Diante da derrubada de árvores perto da Usina do Gasômetro, em 2013, Carneiro disse a Lilian Dreyer que “é triste, apesar de tantos anos de esclarecimento, sempre de novo aparecem os que acreditam que natureza e progresso são coisas incompatíveis, quando na verdade o desenvolvimento de um povo se mede por sua capacidade de evoluir sem destruir”. O desabafo, transcrito na biografia do ecologista, poderia ser feito hoje.
Carneiro e os livros: conquista pelo convencimento
Ecologista tornou-se o livreiro da feira
TÂNIA MEINERZ/ARQUIVO
Augusto Carneiro exerceu um ativismo embasado em argumentos, conta Lilian Dreyer. Dizia que não basta ser militante, é preciso ser estudioso, recorda Paulo Renato Menezes. E ele foi. Na biografia, Dreyer revelou Augusto Carneiro como um leitor voraz desde a infância. Ao longo dos 91 anos vividos, “se alimentou das mais diferentes fontes” e fez do contato com os livros seu ofício.
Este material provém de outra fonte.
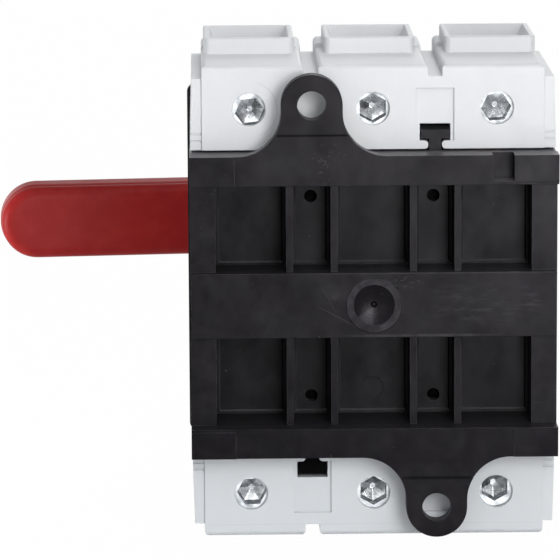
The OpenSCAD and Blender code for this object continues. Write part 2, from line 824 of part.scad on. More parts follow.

Na juventude foi o guardião dos livros do Partido Comunista em Porto Alegre. Em 1955, teve uma banca na primeira edição da Feira do Livro da Capital. Mais tarde, formou-se em Direito e seguiu carreira no Serviço Público. Nem por isso deixou os livros de lado. “Tinha uma biblioteca fantástica!”, exalta Dreyer.
O conhecimento – e a ânsia por compartilhá-lo – rendeu-lhe, já aposentado, o título de livreiro da Feira dos Agricultores Ecologistas, inicialmente organizada pela Cooperativa Colméia. Carneiro “comprava e fazia o teste: antes de oferecer, lia”, lembra João Batista Santafé Aguiar. Com isso, “conseguia influenciar não por obrigação, mas pelo convencimento”.
Lilian Dreyer vai além: “o Carneiro tinha esse arquétipo do velho sábio, mesmo quando jovem. Parado embaixo de uma árvore, explicando as coisas da vida, muitas vezes só pelo ouvir as pessoas se sentiam engajadas”.